The fact that Yaakov is tolerant towards his children and treats them with respect proves itself when he asks them – as someone who understands them, rather than ordering them – to remove the foreign gods and earrings. This behavior also stands him in good stead in the eyes of God, Who extends His protection:

“And they journeyed, and the terror of God was upon the cities that were round about them, and they did not pursue after the sons of Yaakov.” (Bereishit 35:5)

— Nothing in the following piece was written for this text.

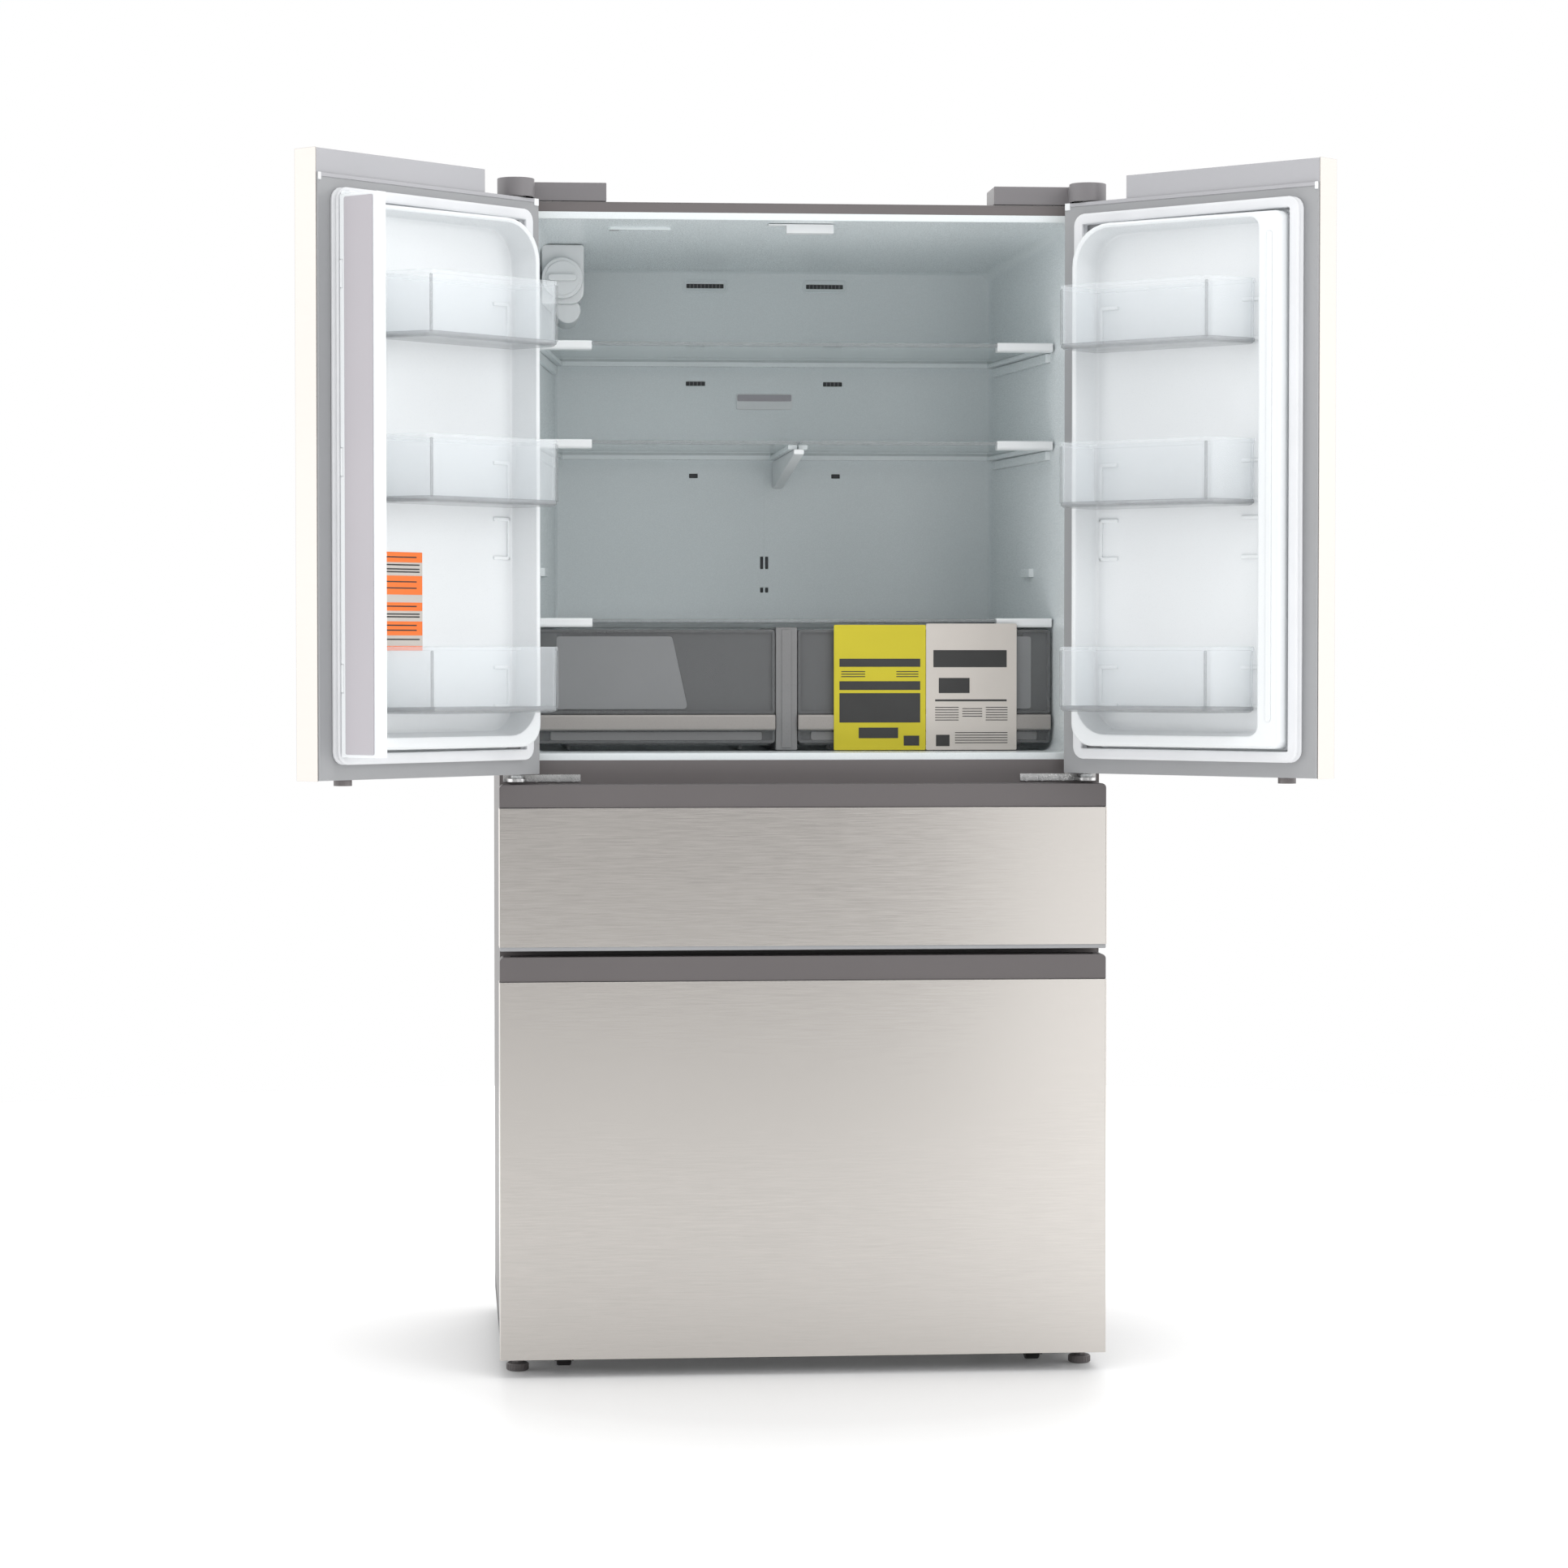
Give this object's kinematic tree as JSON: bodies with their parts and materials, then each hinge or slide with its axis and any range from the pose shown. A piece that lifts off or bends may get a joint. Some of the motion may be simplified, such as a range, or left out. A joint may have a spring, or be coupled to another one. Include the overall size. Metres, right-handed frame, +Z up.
{
  "type": "french door refrigerator",
  "caption": "Free-standing refrigerator with french doors over a wide middle drawer and a freezer drawer, with recessed grips, glass shelves, crispers and door bins.",
  "frame": {"origin": "on the floor, at the middle of the floor space that the refrigerator takes with both doors standing open", "axes": "+X to the right seen from the front, +Y towards the back, +Z up"},
  "size_m": [1.478, 1.0351, 1.778],
  "materials": {
    "stainless": "brushed, warm grey, fingerprint resistant",
    "dark_trim": "satin dark grey",
    "grey_case": "satin grey paint",
    "galvanised_steel": "galvanised",
    "foam": "rigid foam",
    "white_liner": "moulded white, soft gloss",
    "gasket_rubber": "soft vinyl",
    "clear_plastic": "clear moulded plastic",
    "smoky_plastic": "smoky clear plastic",
    "shelf_glass": "tempered glass",
    "mullion_metal": "satin grey",
    "white_bracket": "white powder coat",
    "zinc_slides": "zinc plated",
    "black_enamel": "black enamel",
    "aluminium_fins": "mill",
    "black_plastic": "black moulded"
  },
  "bodies": {
    "cabinet": {"case_shell": "grey_case", "rear_panel": "galvanised_steel", "front_flange": "dark_trim", "case_foam": "foam", "fridge_liner": "white_liner", "mid_liner": "white_liner", "freezer_liner": "white_liner", "base_frame": "galvanised_steel", "machine_cover": "galvanised_steel", "compressor": "black_enamel", "condenser": "aluminium_fins", "water_valve": "black_plastic", "evaporator_cover": "white_liner", "evaporator": "aluminium_fins", "air_panel": "white_liner", "shelf_top": "shelf_glass", "shelf_left": "shelf_glass", "shelf_right": "shelf_glass", "shelf_bracket": "white_bracket", "crisper_cover": "white_liner", "filter_housing": "white_liner", "mullion_guide": "white_liner", "top_hinges": "galvanised_steel", "hinge_covers": "dark_trim", "middle_hinges": "galvanised_steel", "drawer_rails": "zinc_slides"},
    "left_door": {"left_door_skin": "stainless", "left_door_pan": "dark_trim", "left_door_gasket": "gasket_rubber", "left_door_liner": "white_liner", "left_door_bins": "clear_plastic"},
    "right_door": {"right_door_skin": "stainless", "right_door_pan": "dark_trim", "right_door_gasket": "gasket_rubber", "right_door_liner": "white_liner", "right_door_bins": "clear_plastic"},
    "mullion": {"mullion_body": "white_liner", "mullion_plate": "mullion_metal"},
    "middle_drawer": {"mid_front": "stainless", "mid_core": "dark_trim", "mid_strip": "dark_trim", "mid_gasket": "gasket_rubber", "mid_slides": "zinc_slides", "mid_bin": "clear_plastic"},
    "freezer_drawer": {"lower_front": "stainless", "lower_core": "dark_trim", "lower_strip": "dark_trim", "lower_gasket": "gasket_rubber", "lower_slides": "zinc_slides", "lower_bin": "clear_plastic"},
    "freezer_tray": {"freezer_tray": "clear_plastic"},
    "crisper_left": {"crisper_left": "smoky_plastic"},
    "crisper_right": {"crisper_right": "smoky_plastic"},
    "filter_cap": {"filter_cap": "white_liner"},
    "condenser_fan": {"condenser_fan": "black_plastic"},
    "evaporator_fan": {"evaporator_fan": "black_plastic"},
    "front_rollers": {"front_rollers": "black_plastic"},
    "rear_rollers": {"rear_rollers": "black_plastic"},
    "levelling_foot_left": {"levelling_foot_left": "black_plastic"},
    "levelling_foot_right": {"levelling_foot_right": "black_plastic"}
  },
  "joints": [
    {"name": "left_door_swing", "type": "hinge", "parent": "cabinet", "child": "left_door", "pos_m": [-0.425, -0.14993, 0.9], "axis": [0, 0, -1], "range_deg": [-134.5, 0]},
    {"name": "right_door_swing", "type": "hinge", "parent": "cabinet", "child": "right_door", "pos_m": [0.425, -0.14993, 0.9], "axis": [0, 0, 1], "range_deg": [-134.5, 0]},
    {"name": "mullion_fold", "type": "hinge", "parent": "left_door", "child": "mullion", "pos_m": [-0.6726, -0.46181, 1.3], "axis": [0, 0, 1], "range_deg": [-90, 0]},
    {"name": "middle_drawer_slide", "type": "slide", "parent": "cabinet", "child": "middle_drawer", "axis": [0, -1, 0], "range_m": [0, 0.38]},
    {"name": "freezer_drawer_slide", "type": "slide", "parent": "cabinet", "child": "freezer_drawer", "axis": [0, -1, 0], "range_m": [0, 0.38]},
    {"name": "freezer_tray_slide", "type": "slide", "parent": "freezer_drawer", "child": "freezer_tray", "axis": [0, 1, 0], "range_m": [0, 0.12]},
    {"name": "crisper_left_slide", "type": "slide", "parent": "cabinet", "child": "crisper_left", "axis": [0, -1, 0], "range_m": [0, 0.21]},
    {"name": "crisper_right_slide", "type": "slide", "parent": "cabinet", "child": "crisper_right", "axis": [0, -1, 0], "range_m": [0, 0.21]},
    {"name": "filter_cap_twist", "type": "hinge", "parent": "cabinet", "child": "filter_cap", "pos_m": [-0.34899, 0.12407, 1.651], "axis": [0, -1, 0], "range_deg": [0, 90]},
    {"name": "condenser_fan_spin", "type": "hinge", "parent": "cabinet", "child": "condenser_fan", "pos_m": [-0.09, 0.40907, 0.15], "axis": [1, 0, 0], "continuous": true},
    {"name": "evaporator_fan_spin", "type": "hinge", "parent": "cabinet", "child": "evaporator_fan", "pos_m": [0, 0.40807, 0.54], "axis": [0, 1, 0], "continuous": true},
    {"name": "front_roller_roll", "type": "hinge", "parent": "cabinet", "child": "front_rollers", "pos_m": [0, -0.07193, 0.019], "axis": [1, 0, 0], "continuous": true},
    {"name": "rear_roller_roll", "type": "hinge", "parent": "cabinet", "child": "rear_rollers", "pos_m": [0, 0.45407, 0.02], "axis": [1, 0, 0], "continuous": true},
    {"name": "levelling_foot_left_turn", "type": "hinge", "parent": "cabinet", "child": "levelling_foot_left", "pos_m": [-0.425, -0.09393, 0.03], "axis": [0, 0, 1], "continuous": true},
    {"name": "levelling_foot_right_turn", "type": "hinge", "parent": "cabinet", "child": "levelling_foot_right", "pos_m": [0.425, -0.09393, 0.03], "axis": [0, 0, 1], "continuous": true}
  ]
}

At one of the Yeshivat Har Etzion dinners held in the US a few years ago, Rav Amital delivered greetings to the donors in English. Then, all of a sudden, he switched to Hebrew and addressed himself in a serious tone to the alumni, rebuking them harshly for the long hours that they spent at work, and the fact that they got to speak to their children only for a few moments, before they went to sleep, if at all. With these words Rav Amital sought to convey the importance of family as one’s first priority, and as a significant area of life that should come before success in one’s career. May we all learn from his wisdom and priorities, which reflect the priorities we learn from the Torah.

[This sicha was delivered at se'uda shelishit, Shabbat Parashat Vayishlach 5774 (2013), a few days prior to the wedding of Harav Mosheh Lichtenstein's eldest daughter.]